Trois ans après, que reste-t-il de la révolution des parapluies ?

La police tente de disperser les manifestants pro-démocratie massés près du siège du gouvernement local, en septembre 2014. Aaron Tam/AFP

Trois ans jour pour jour après la fin du mouvement qui avait paralysé Hong Kong en 2014, le bilan est amer pour le camp démocrate. Non seulement les manifestants ne sont pas parvenus à obtenir le suffrage universel, mais ils font face à l'intransigeance des autorités chinoises au quotidien.

L'insurrection de 2014 avait pourtant été particulièrement suivie par la population. Pendant près de trois mois, la cité portuaire connaissait les plus grandes manifestations de son histoire moderne. Soutenues par l'Église locale, près de 100 000 personnes participaient aux rassemblements journaliers. L'objectif ? Forcer la Chine à honorer sa promesse, faite à maintes reprises, mais jamais tenue, de mettre en place le suffrage universel pour les élections législatives et exécutives à Hong Kong. Les manifestants se protégeaient du gaz lacrymogène tiré par les forces de l'ordre à l'aide de parapluies, ce qui finit par donner un surnom au mouvement.

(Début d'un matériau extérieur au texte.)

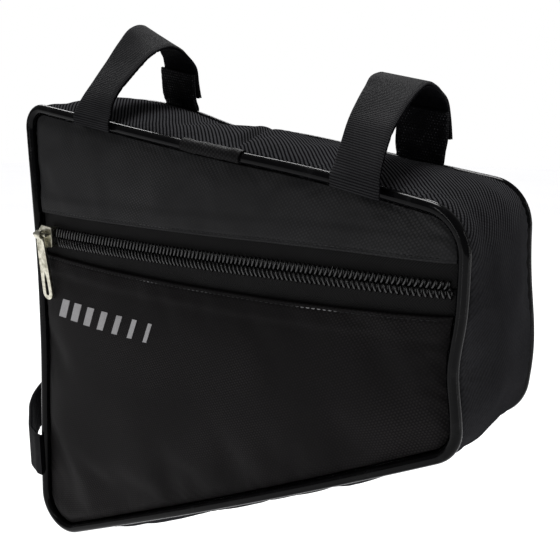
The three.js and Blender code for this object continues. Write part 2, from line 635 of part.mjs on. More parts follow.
function loopPath({ table, drift, frontLift, backLift, frontYaw }) {
  // Outer face of the loop in its own frame: x along the bag's edge, y into the depth, z outwards
  const rows = table.map(({ depth, height, yaw, tilt }) => ({
    y: FRONT_Y + depth * BAG_DEPTH, z: height * LOOP_HEIGHT, yaw, tilt,
  }));
  const front = FRONT_Y - FOOT_OUT - Math.sin(radians(frontYaw)) * STRAP_WIDTH / 2;
  const back = BACK_Y + FOOT_OUT;
  rows.unshift({ y: front, z: frontLift, yaw: frontYaw, tilt: 0 });
  rows.unshift({ y: front, z: frontLift - STRAP_TUCK, yaw: frontYaw, tilt: 0 });
  rows.push({ y: back, z: backLift, yaw: 0, tilt: 0 });
  rows.push({ y: back, z: backLift - STRAP_TUCK, yaw: 0, tilt: 0 });
  const points = rows.map(({ y, z }) => {
    const share = clamp((y - FRONT_Y) / BAG_DEPTH, 0, 1);
    return new THREE.Vector3(drift * share, y, z);
  });
  const curve = new THREE.CatmullRomCurve3(points, false, 'centripetal');
  const turns = (key) => {
    const track = rows.map((row, i) => new THREE.Vector3(i / (rows.length - 1), row[key], 0));
    return new THREE.CatmullRomCurve3(track, false, 'centripetal');
  };
  return { curve, yaw: turns('yaw'), tilt: turns('tilt') };
}

function strapSection({ curve, yaw, tilt }, u, lift, aside) {
  const centre = curve.getPoint(u);
  const along = curve.getTangent(u);
  const turn = radians(yaw.getPoint(u).y);
  const drop = radians(tilt.getPoint(u).y);
  const across = new THREE.Vector3(
    Math.cos(turn) * Math.cos(drop), -Math.sin(turn), -Math.sin(drop),
  ).normalize();
  const out = new THREE.Vector3().crossVectors(across, along).normalize();
  const edge = (side, depthIn) => centre.clone()
    .addScaledVector(across, side * STRAP_WIDTH / 2 + aside)
    .addScaledVector(out, lift - depthIn);
  return { outer: [edge(-1, 0), edge(1, 0)], inner: [edge(-1, STRAP_THICKNESS), edge(1, STRAP_THICKNESS)] };
}

function strap(name, path, { from, to, splay }, liftAt, place) {
  // The strap drifts sideways by its splay on the way from one end to the other
  const sections = Array.from({ length: STRAP_STEPS + 1 }, (_, i) => {
    const u = lerp(from, to, i / STRAP_STEPS);
    return strapSection(path, u, liftAt(u), splay * i / STRAP_STEPS);
  });
  const geometry = slab(sections.map((s) => s.outer), sections.map((s) => s.inner));
  geometry.applyMatrix4(place);
  add(name, geometry, STRAP_COLOUR, 0.8);
}

function shareAtHeight(curve, height) {
  // Share of the way round at which the back half of the loop comes down to a height
  let share = 1;
  while (share > 0.5 && curve.getPoint(share).z < height) share -= LAP_SEARCH_STEP;
  return share;
}

function strapLoop(name, shape, place) {
  // The long strap laps over the outside of the short tab
  const path = loopPath(shape);
  const longEnd = shareAtHeight(path.curve, shape.freeEnd);
  const tabEnd = shareAtHeight(path.curve, shape.freeEnd + STRAP_LAP);
  const liftAt = (u) => (
    LAP_LIFT * THREE.MathUtils.smoothstep(u, tabEnd - LAP_RAMP.length, tabEnd - LAP_RAMP.level));
  strap(`${name}_long`, path, { from: 0, to: longEnd, splay: 0 }, liftAt, place);
  strap(`${name}_tab`, path, { from: tabEnd, to: 1, splay: shape.tabSplay }, () => 0, place);
}

function topLoops() {
  const slope = new THREE.Matrix4().makeShear(0, -TOP_SLOPE, 0, 0, 0, 0);
  const shared = { drift: TOP_LOOP_DRIFT, tabSplay: TOP_TAB_SPLAY, backLift: BACK_RISE };
  const shapes = {
    left: { table: LEFT_LOOP, frontYaw: 0, freeEnd: FREE_END.left, ...shared },
    right: { table: RIGHT_LOOP, frontYaw: RIGHT_FOOT_YAW_DEG, freeEnd: FREE_END.right, ...shared },
  };
  for (const [side, shape] of Object.entries(shapes)) {
    const shift = side === 'left' ? TOP_LOOP_INSET.left - HALF_WIDTH : HALF_WIDTH - TOP_LOOP_INSET.right;
    const place = new THREE.Matrix4().makeTranslation(shift, 0, topLine(shift)).multiply(slope);
    strapLoop(`strap_${side}`, { frontLift: topHump(shift), ...shape }, place);
  }
}

function sideLoop() {
  const edgeZ = TOP_LEFT_Z - SIDE_LOOP_BELOW_CORNER;
  const edgeX = -HALF_WIDTH - leftLean(edgeZ);
  const turned = new THREE.Matrix4().makeRotationY(-Math.PI / 2);
  const place = new THREE.Matrix4().makeTranslation(edgeX, 0, edgeZ).multiply(turned);
  const shape = {
    table: SIDE_LOOP,
    frontYaw: 0,
    freeEnd: FREE_END.side,
    drift: SIDE_LOOP_DRIFT,
    tabSplay: 0,
    frontLift: 0,
    backLift: 0,
  };
  strapLoop('strap_side', shape, place);
}

gusset();
backPanel();
frontPanels();
piping('piping_front', FRONT_Y);
piping('piping_back', BACK_Y);
pipingJointCover();
zipTape('zip_tape_upper', 'above');
zipTape('zip_tape_lower', 'below');
zipCoil('zip_coil_upper', 'above');
zipCoil('zip_coil_lower', 'below');
zipSlider();
zipPull();
topLoops();
sideLoop();

export default bag;
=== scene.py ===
"""Looks of a bicycle frame bag: black cloth, glossy piping, a coil zip and webbing loops.

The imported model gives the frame. Each sub-assembly is a class that holds its sizes in
millimetres, builds its fine meshes in the place of the plain solids, and dresses them.
"""

import logging
import math
from dataclasses import dataclass, field
from enum import Enum
from typing import Any, Callable, Optional, Sequence, Union

import bpy
import numpy as np
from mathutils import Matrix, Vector


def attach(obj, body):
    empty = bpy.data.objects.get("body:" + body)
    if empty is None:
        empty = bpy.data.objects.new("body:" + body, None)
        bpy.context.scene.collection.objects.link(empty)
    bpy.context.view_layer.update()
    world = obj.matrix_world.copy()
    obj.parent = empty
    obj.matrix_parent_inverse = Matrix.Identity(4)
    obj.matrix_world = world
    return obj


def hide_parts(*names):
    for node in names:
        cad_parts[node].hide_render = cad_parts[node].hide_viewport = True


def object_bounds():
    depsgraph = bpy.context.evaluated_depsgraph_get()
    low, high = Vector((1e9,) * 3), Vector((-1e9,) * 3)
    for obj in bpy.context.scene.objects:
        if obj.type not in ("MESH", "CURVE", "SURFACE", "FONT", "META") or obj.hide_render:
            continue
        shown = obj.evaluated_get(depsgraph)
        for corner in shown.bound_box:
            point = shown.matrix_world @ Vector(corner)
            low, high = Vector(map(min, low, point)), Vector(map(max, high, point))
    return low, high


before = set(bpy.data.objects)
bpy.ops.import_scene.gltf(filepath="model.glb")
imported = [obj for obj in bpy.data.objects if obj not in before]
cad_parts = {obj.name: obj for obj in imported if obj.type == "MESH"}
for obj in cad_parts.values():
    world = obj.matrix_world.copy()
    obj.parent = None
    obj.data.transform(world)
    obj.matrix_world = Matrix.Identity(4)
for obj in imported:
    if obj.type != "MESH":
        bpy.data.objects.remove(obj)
CAD_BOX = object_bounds()

log = logging.getLogger("frame_bag")

MM = 0.001
SHARP_DEG = 50.0
BAG = "bag"
PULL = "pull"
WEAVE_MAP = "weave"

Array = np.ndarray


class Side(Enum):
    """The two sides of the zip."""

    ABOVE = 1
    BELOW = -1


class Layer(Enum):
    """The two layers of a strap: woven webbing outside, loop pile inside."""

    WEBBING = "webbing"
    PILE = "pile"


# Small mathematics on numbers and arrays


def bell(t: Array) -> Array:
    """Returns a bell curve, 1 at 0 and near 0 past 2."""
    return np.exp(-np.square(t))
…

Trois ans plus tard, la Chine renforce toujours plus son emprise sur la péninsule. « Ce que l'on constate à Hong Kong maintenant, c'est une érosion graduelle des garde-fous qui protègent l'État de droit », souligne à L'Orient-Le Jour Nicholas Bequelin, directeur Asie orientale d'Amnesty International à Hong Kong.
L'investiture en juillet dernier de Carrie Lam à la tête de Hong Kong est perçue comme un revers pour les militants. La chef de l'exécutif a été élue alors qu'elle était particulièrement impopulaire dans les sondages d'opinion : elle était devancée de 15 à 20 % par son principal rival. Surtout, elle était la candidate choisie par Pékin.

 

(Pour mémoire : Hong Kong : des militants prodémocratie pourront contester leurs peines de prison)

 

Entrée fracassante
Mais même si le printemps hongkongais n'a pas apporté les fruits espérés, pas moins de 6 partis politiques ont vu le jour au lendemain de la mobilisation. Ils ont tous un point commun : la volonté de prendre de la distance vis-à-vis de la tutelle chinoise. Leur idéologie politique, le localisme, cherche à limiter l'influence économique, culturelle et politique de Pékin sur l'île. Certains prônent l'indépendance de la métropole vis-à-vis de la Chine, d'autres une plus grande autonomie au sein de la République populaire. Les plus radicaux exigent, quant à eux, le retour de l'ordre colonial britannique.

Aux élections législatives de 2016, ces nouveaux partis font une entrée fracassante au Parlement hongkongais. Malgré un scrutin défavorable car semi-démocratique, le camp démocrate décroche 23 sièges et le camp localiste 6 sièges sur 70. « C'est une importante minorité de blocage », précise Jean-Philippe Béja, chercheur au CNRS et à Sciences Po, contacté par L'Orient-Le Jour.

 

(Pour mémoire : Hong Kong : Des milliers de manifestants contre "l'autoritarisme" de Pékin)

 

« Hong Kong n'est pas la Chine »
La pilule est dure à avaler pour la Chine, mais les autorités durcissent le ton pour mettre un terme aux provocations. « Pékin a progressivement renforcé la censure sur la presse, les milieux de l'édition et dans le monde universitaire. L'intimidation des opposants politiques, impensable il y a encore quelques années, est maintenant chose commune », précise M. Bequelin.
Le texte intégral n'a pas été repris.